# Expanding the System - LogisticRegression, NaiveBayes and LinearSVC

This notebook provides code for an extension of the basic system, covering more features represented as one-hot represenation. In this notebook I am also training three different models: LogisticRegression, NaiveBayes and LinearSVC (SVM). 
This time, I am adding to the baseline features  - `Token`, `POS`, `Cap_after_lower`, and `Allcaps` - and including several new features. `Chunk` takes the additional syntactical information given in the original CONLL format which represent dependencies, and `Demonym`, `Comp_suf`, and `Poss_mark` represent orthographic information based on the original data analysis.

In [None]:
import pickle

import feature_extraction_util as extract
import classification_util as classify
import evaluation_util as evaluate

#### The cell below contains necessary definitions in order to train the model, as well as classify the test-sets with pretrained model.

In [None]:
selected_features = ['Token', 'POS', 'Chunk', 'Allcaps', 'Cap_after_lower', 'Demonym', 'Comp_suf', 'Poss_mark']

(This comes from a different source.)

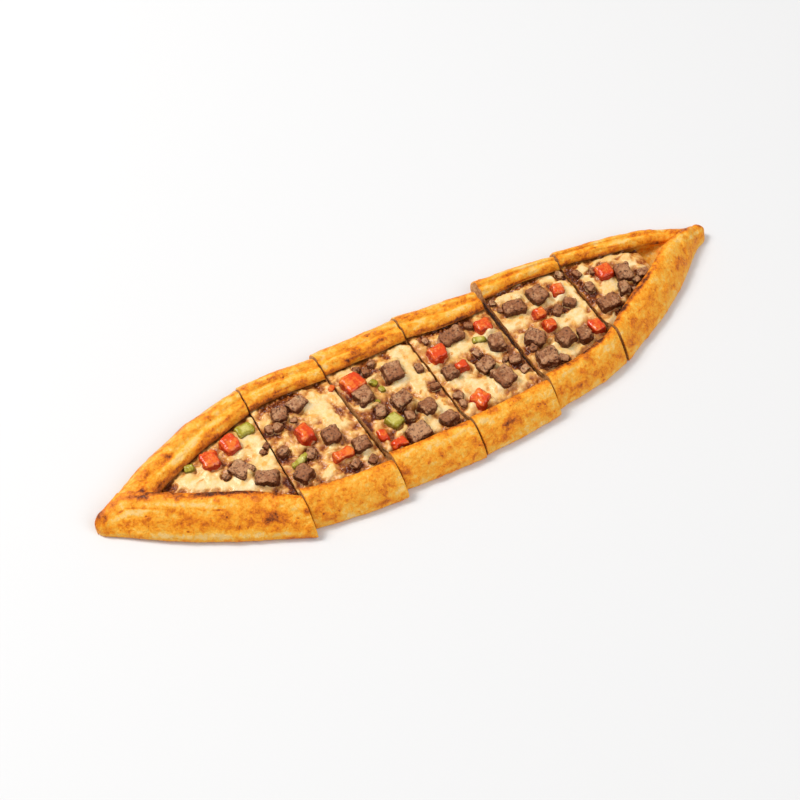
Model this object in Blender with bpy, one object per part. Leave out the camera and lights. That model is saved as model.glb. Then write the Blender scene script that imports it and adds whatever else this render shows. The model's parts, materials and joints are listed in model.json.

train_file = '../data/conll2003.train.preprocessed.conll'
test_file = '../data/conll2003.test.preprocessed.conll'
outputfile = '../data/conll2003.test.output.conll' # generic pathname for saving results 

## Extracting the features, training and saving the models

If this cell has already been executed, the trained model is loaded in the next cell.

In [None]:
# extract features and labels
training_features, gold_labels = extract.features_and_labels(train_file,selected_features)

for modelname in ['logreg', 'NB', 'SVM']:
    
    # create classifier
    model, vec = classify.create_classifier(training_features,gold_labels,modelname)
    
    # save trained model and vectorizer
    classifier_pathname = '../models/expanded_%s_model_conll2003.sav' % modelname    
    vectorizer_pathname = '../models/expanded_%s_vec_conll2003.sav' % modelname

    pickle.dump(model, open(classifier_pathname, 'wb'))
    pickle.dump(vec, open(vectorizer_pathname,'wb'))

## Classifying the test sets with the saved models and evaluating the results

In [None]:
for modelname in ['logreg', 'NB', 'SVM']:
    
    # load saved model and vec
    classifier_pathname = '../models/expanded_%s_model_conll2003.sav' % modelname
    vectorizer_pathname = '../models/expanded_%s_vec_conll2003.sav' % modelname
    
    loaded_model = pickle.load(open(classifier_pathname,'rb'))
    loaded_vec = pickle.load(open(vectorizer_pathname,'rb'))
        
    # classify data and write to file
    classify.classify_data(loaded_model,loaded_vec,selected_features,test_file,
                           outputfile.replace('.conll','.' + modelname + '.conll'))
        
    outputdata = '../data/conll2003.test.output.%s.conll' % modelname
    
    print("Classification Report and Confusion Matrix for the %s model" % modelname)
    evaluate.get_confusion_matrix_and_classification_report(outputdata,exclude_majority=True)